Tomato plants (and most vegetable plants) like at least 6 hours of full sun a day. So, pick a sunny location rather than a shady spot.

If possible, place your containers close to a water source. When growing plants on a patio or deck, it’s best if your garden is within the reach of a water hose. If you’re growing plants on a balcony, you will probably need to bring water from inside. Get a large watering can so you won’t have to make too many trips.

One more thing about location. A spot right next to a wall that gets full afternoon sun is not ideal. Container-grown plants can get too hot in the sun.

If the only spot available is near a hot, sunny wall, you may need to use shade cloth to keep your plants from getting cooked.

A Fast Fact About Tomato Plants

There are two major types of tomato plants: indeterminate and determinate. Indeterminate plants keep getting bigger and bigger all summer long, while determinate plants grow to a certain size and stop.

For that reason, only determinate tomato varieties can be successfully grown in small containers. If you want to grow indeterminate tomatoes in your container garden, grow them in a large container, such as the containers we describe below. Also, if you grow indeterminate tomatoes, you will need a trellis for the vines to grow on.
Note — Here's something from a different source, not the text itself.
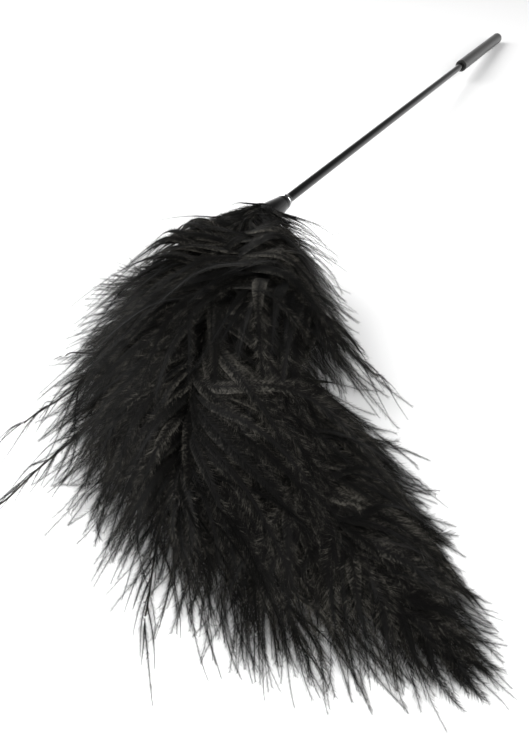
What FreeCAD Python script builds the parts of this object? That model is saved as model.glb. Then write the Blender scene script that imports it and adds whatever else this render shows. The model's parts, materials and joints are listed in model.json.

How to Grow Tomatoes in Containers: Choosing the Perfect Container

When it comes to pots and growing containers for plants, size matters. One mistake that beginning gardeners make is choosing pots and containers that are too small. The tomato starter plant that you buy at a garden center is going to get MUCH, MUCH bigger by the end of the summer. So, don’t buy a container based on the size of the starter plant. Buy a container that’s big enough to accommodate the size of the MATURE plant.

The old-fashioned terracotta or ceramic pots are fine for growing single small plants such flowers and herbs. Make sure these pots have a drainage hole in the bottom. And make sure to buy a plant saucer to catch the extra water that passes through the potting soil.
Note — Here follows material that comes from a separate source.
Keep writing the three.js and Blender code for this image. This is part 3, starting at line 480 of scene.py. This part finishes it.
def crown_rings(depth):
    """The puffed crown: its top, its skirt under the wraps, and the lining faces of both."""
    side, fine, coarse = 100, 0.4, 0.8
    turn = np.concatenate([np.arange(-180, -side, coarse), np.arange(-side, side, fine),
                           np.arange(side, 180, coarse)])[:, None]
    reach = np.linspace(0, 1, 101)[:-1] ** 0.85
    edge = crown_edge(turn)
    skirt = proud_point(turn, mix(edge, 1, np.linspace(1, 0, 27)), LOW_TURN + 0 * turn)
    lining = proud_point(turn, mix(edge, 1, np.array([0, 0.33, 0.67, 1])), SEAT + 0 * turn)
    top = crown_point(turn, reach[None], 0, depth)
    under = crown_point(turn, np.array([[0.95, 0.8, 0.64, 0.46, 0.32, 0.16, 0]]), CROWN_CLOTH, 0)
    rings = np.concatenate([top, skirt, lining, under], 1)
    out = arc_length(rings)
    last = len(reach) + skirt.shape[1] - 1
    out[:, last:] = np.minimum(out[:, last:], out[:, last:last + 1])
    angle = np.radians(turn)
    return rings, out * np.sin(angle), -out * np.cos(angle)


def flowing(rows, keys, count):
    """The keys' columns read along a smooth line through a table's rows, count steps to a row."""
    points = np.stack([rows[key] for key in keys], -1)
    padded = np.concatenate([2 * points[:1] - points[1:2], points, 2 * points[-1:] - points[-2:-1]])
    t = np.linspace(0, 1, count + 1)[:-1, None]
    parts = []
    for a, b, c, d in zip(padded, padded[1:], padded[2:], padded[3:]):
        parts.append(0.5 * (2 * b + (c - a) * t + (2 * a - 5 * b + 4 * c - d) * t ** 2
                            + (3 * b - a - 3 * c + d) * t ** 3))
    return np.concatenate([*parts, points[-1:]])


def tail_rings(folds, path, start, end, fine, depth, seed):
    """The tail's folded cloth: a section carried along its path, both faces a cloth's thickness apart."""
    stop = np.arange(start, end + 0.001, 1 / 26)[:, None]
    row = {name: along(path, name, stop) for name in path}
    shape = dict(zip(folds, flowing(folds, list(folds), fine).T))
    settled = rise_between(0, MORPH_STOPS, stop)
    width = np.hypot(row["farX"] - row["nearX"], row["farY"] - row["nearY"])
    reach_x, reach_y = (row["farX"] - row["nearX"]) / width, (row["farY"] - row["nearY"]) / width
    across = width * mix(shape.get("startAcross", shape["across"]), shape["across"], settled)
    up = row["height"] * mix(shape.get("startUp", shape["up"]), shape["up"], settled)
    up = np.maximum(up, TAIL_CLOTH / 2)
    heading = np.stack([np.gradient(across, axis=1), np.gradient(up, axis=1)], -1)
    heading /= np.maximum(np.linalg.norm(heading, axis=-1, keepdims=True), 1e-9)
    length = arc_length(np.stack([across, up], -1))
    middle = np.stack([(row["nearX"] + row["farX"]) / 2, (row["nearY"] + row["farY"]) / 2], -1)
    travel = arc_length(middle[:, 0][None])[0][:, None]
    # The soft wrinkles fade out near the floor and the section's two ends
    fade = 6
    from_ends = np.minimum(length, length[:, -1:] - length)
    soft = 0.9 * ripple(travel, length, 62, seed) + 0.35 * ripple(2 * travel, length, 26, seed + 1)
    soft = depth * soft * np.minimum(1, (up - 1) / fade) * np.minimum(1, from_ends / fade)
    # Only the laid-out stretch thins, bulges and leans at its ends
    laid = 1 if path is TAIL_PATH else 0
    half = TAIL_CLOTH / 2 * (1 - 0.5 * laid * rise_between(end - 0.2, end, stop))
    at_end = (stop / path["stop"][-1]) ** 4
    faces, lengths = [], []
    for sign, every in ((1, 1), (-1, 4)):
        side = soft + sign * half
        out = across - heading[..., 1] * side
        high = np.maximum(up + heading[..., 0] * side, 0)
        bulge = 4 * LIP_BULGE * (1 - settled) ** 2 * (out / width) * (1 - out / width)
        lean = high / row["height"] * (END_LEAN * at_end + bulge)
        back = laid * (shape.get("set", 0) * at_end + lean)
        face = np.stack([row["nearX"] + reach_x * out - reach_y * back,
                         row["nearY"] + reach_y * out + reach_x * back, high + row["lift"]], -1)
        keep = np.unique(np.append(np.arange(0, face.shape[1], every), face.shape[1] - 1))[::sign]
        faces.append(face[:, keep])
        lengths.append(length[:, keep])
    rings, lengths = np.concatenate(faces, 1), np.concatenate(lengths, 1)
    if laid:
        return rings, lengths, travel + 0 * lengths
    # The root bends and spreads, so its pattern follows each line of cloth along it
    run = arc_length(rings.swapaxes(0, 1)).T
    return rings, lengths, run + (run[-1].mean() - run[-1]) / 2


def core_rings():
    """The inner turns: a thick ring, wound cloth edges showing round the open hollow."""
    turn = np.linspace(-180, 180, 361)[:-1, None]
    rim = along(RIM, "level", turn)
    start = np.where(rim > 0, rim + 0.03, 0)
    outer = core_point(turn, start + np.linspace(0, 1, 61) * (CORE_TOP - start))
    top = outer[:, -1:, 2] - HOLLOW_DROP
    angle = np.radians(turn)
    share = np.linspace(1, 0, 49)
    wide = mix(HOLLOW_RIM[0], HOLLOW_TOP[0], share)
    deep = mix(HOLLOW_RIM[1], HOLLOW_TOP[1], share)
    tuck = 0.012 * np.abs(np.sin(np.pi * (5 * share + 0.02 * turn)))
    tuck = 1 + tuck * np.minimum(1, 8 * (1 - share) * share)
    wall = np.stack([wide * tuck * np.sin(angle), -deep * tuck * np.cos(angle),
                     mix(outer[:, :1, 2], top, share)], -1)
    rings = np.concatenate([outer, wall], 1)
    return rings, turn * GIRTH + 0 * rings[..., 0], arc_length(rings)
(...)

However, container gardening has come a long way recently. That’s because of the amazing new self-watering containers that are now available. These new growing containers put the old clay pots and five-gallon pots to shame. For the best patio, porch, or balcony garden, we recommend growing in new self-watering containers.

Self-irrigated containers have a built-in water reservoir and the bottom of the container. The water stored in the reservoir is wicked back up into the potting soil. That keeps plants comfortably moist, makes it easy and efficient to grow tomatoes in containers for the first time. Of course, you can grow all kinds of plants in a self-watering container, including carrots, beans, cucumbers, bell peppers, and zucchini. Or flowers and herbs.

But self-watering containers are particularly well suited for plants that like to grow in consistently moist soil—like tomatoes.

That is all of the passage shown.